9 Sep 2009, 6:51pm
business EFL eikaiwa kids


Variable fees: a crazy idea?

I had a wild thought last night as I headed home last night at 23:30 and thought I would throw it out there for consideration…

Has anyone tried/thought about charging variable fees based on how ‘good’ students are? (I’m thinking about kids here).

For example, you would have a standard monthly fee of, say, 8000 yen.
If a student participates actively in class, does all homework, and gets into English, after a month or two they would change to a lower monthly fee, say 6000 or 7000 yen. This is like an academic scholarship, and is dependent on their good behaviour continuing.
On the other hand, if a student does not participate actively, is disruptive, doesn’t do homework, then they move to a higher monthly rate (to compensate for the extra difficulty of teaching them), ie 9000 or 10000 yen. Their parents would be contacted a month before the change and warned. If the student’s behaviour improves, they would move back to the standard rate or even the scholarship rate if they become a model student.
I came up with this as I pondered what I will be doing once I ‘retire’ (won’t happen for a while), and continue teaching for pleasure rather than out of necessity. I suspect a system like the above might encourage parents to become more involved with their children’s English studies, as well as encourage less serious students to quit. I find that the pareto rule applies to our students, where a small minority of the students cause all the problems.
Obviously I would like to make a difference to all our students’ lives, and ‘rescue’ the less socially/academically able, but a lot of the time it’s not really feasible to make a difference with an hour a week when parents are not helping at their end with encouragement/interest.
Now, I am not going to implement this myself at the moment (we’re trying to grow at the moment!), but if we were at full capacity or oversubscribed I may consider it. What does everyone else think?

Hi everyone

Really enjoyed the feedback so far: keep it coming!
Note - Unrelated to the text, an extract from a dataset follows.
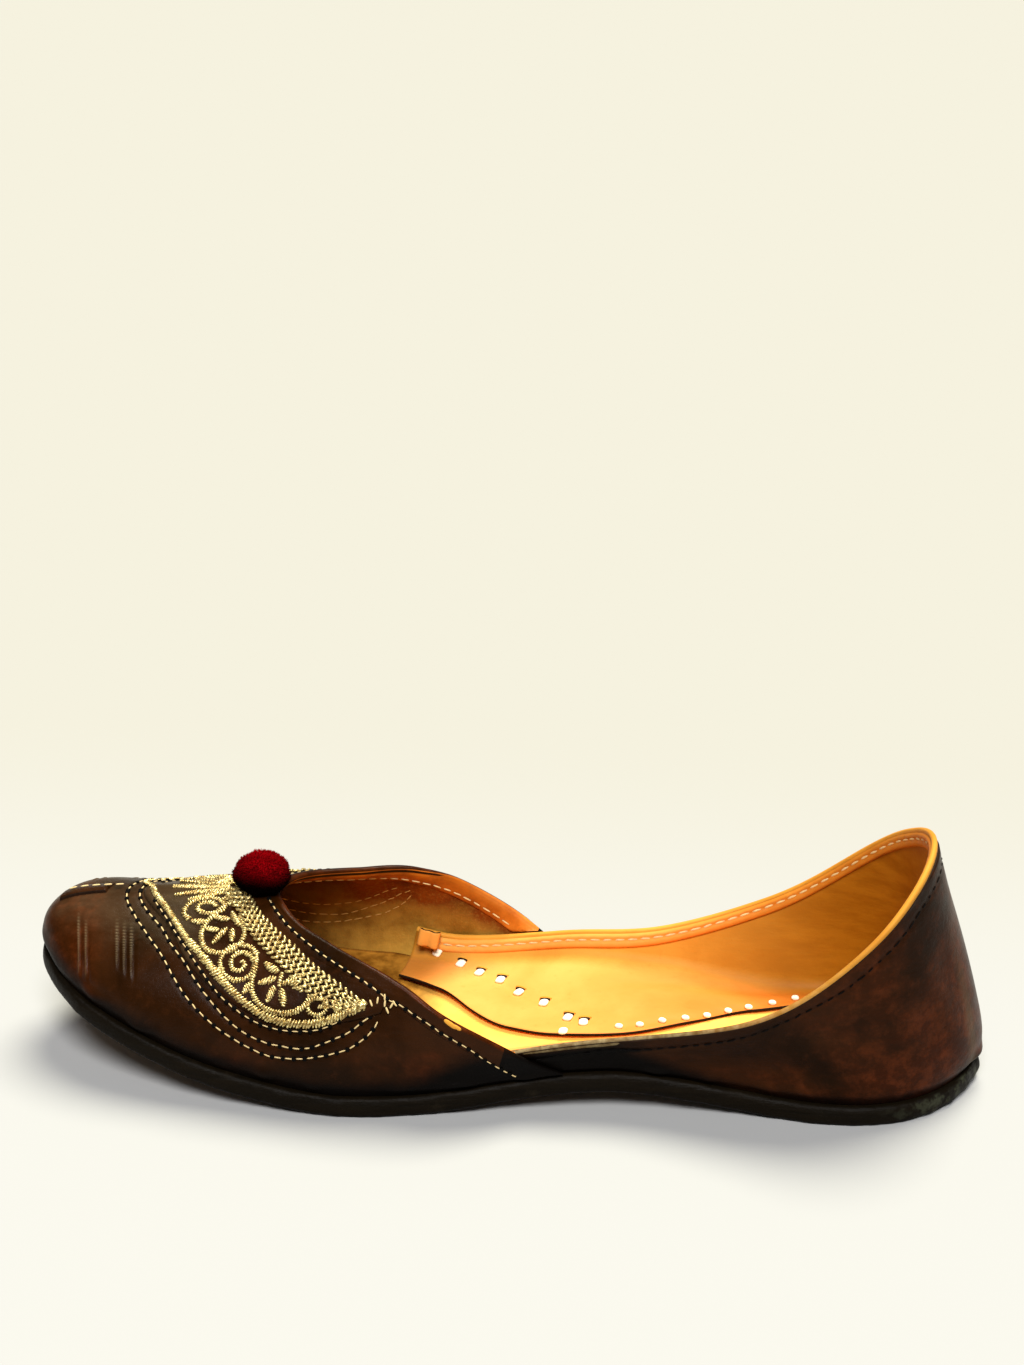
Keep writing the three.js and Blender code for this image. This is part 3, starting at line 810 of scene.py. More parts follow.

It seems no-one likes my variably prices idea, so let me qualify it a bit in case I wasn't clear enough in the first post.

I'd like to make a few points and address some things that others have said that have stuck with me.

1. this is not a business oriented idea. I did say I have no intention of trying this any time soon as our school is trying to grow at the moment
2. this idea came to me because I have been thinking about my students, and my classes. I would say that about a quarter of our students are wonderful: interested, active, do their homework and pay attention. About two thirds are okay: they do those things most of the time. About ten percent are horrible: uninterested, disruptive, don't want to be there, don't participate or do homework. This ten percent has a negative effect on all the students and the teachers. I don't blame the kids, but I question their need to be in my eikaiwa class if they are not enjoying it or interested in it.
3. eikaiwa is not compulsory. There is no great need for all kids to learn English in their free time. I am convinced that some kids would be better off spending the time with their families, playing football, or learning karate.
4. I am not sure that Kohn's theories apply to this. After all, I am not intending to reward or punish the kids themselves. There would be an element of counselling, where we talk to them and possibly their parents to find out how they feel about the classes, but it is not intended as a reward or punishment as such, just an attempt to price the work and stress that goes into teaching them.
5. I am hoping that one of two things will happen: either students will improve as they realise that there are specific expectations for how they should behave, or parents will pull them out when the fees go up indicating that their child is a poor fit for English classes at this time.

Now, again, this is just an idea for when I am a bit older and a lot greyer, and no longer have to run the school for profit or size, but rather for my own enjoyment.

Interesting discussion. A few rambling thoughts on this can be found at
Humanistic Teaching. I think children should be free to follow their passions. I don't think learning anything should be compulsory. Any method that helps give children greater control over their own learning is worth investigating.